Given problem:
Everything from the first line down to the line containing "return Vector((radius *" should be reproduced exactly; please include nothing else.

Supplied entries:
start
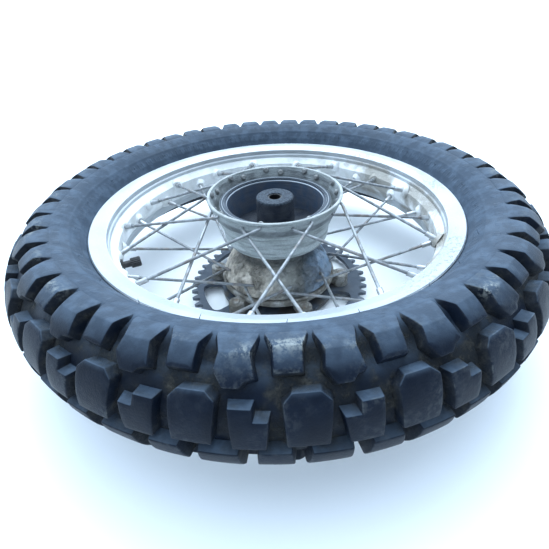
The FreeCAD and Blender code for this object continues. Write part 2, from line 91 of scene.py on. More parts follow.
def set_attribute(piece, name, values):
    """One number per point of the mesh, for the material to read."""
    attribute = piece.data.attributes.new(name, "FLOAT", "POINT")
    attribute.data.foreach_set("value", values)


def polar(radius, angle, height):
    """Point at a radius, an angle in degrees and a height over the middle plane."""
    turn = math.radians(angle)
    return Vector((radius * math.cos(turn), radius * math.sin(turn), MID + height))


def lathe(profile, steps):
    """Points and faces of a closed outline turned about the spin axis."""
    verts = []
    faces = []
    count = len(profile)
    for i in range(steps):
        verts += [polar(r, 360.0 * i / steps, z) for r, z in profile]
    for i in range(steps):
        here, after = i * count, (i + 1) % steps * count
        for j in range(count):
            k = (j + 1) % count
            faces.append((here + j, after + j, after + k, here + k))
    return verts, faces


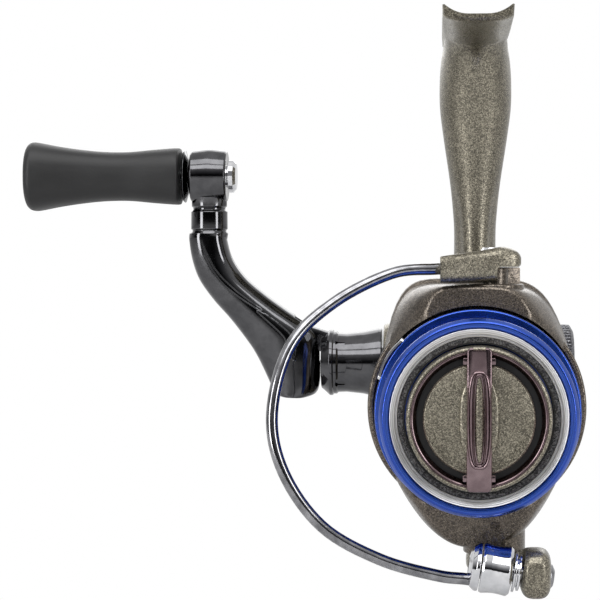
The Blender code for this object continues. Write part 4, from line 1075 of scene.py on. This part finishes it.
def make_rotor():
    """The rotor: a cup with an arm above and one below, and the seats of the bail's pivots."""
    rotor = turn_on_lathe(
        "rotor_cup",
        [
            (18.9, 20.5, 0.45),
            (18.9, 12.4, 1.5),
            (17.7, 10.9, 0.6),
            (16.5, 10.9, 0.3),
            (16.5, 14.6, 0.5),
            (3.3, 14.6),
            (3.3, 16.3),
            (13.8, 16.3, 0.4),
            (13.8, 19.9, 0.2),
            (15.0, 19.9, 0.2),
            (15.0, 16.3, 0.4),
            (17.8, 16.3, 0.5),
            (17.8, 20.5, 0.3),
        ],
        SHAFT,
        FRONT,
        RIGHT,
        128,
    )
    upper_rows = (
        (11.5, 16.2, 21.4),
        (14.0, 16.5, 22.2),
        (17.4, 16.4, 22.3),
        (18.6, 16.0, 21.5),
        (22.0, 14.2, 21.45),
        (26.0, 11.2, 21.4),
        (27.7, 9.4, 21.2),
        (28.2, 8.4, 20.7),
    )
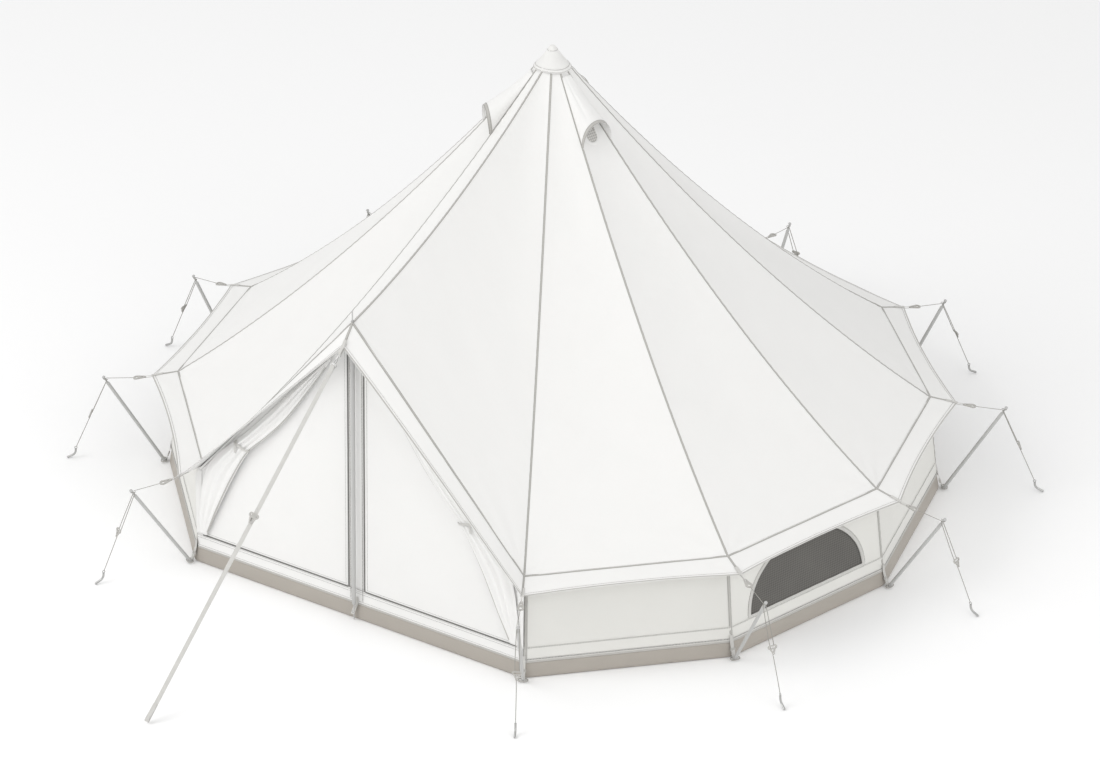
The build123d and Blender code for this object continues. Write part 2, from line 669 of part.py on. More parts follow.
end
Result:
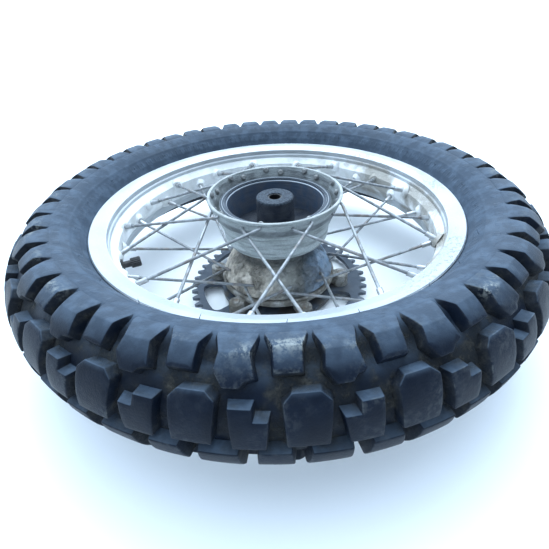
The FreeCAD and Blender code for this object continues. Write part 2, from line 91 of scene.py on. More parts follow.
def set_attribute(piece, name, values):
    """One number per point of the mesh, for the material to read."""
    attribute = piece.data.attributes.new(name, "FLOAT", "POINT")
    attribute.data.foreach_set("value", values)


def polar(radius, angle, height):
    """Point at a radius, an angle in degrees and a height over the middle plane."""
    turn = math.radians(angle)
    return Vector((radius * math.cos(turn), radius * math.sin(turn), MID + height))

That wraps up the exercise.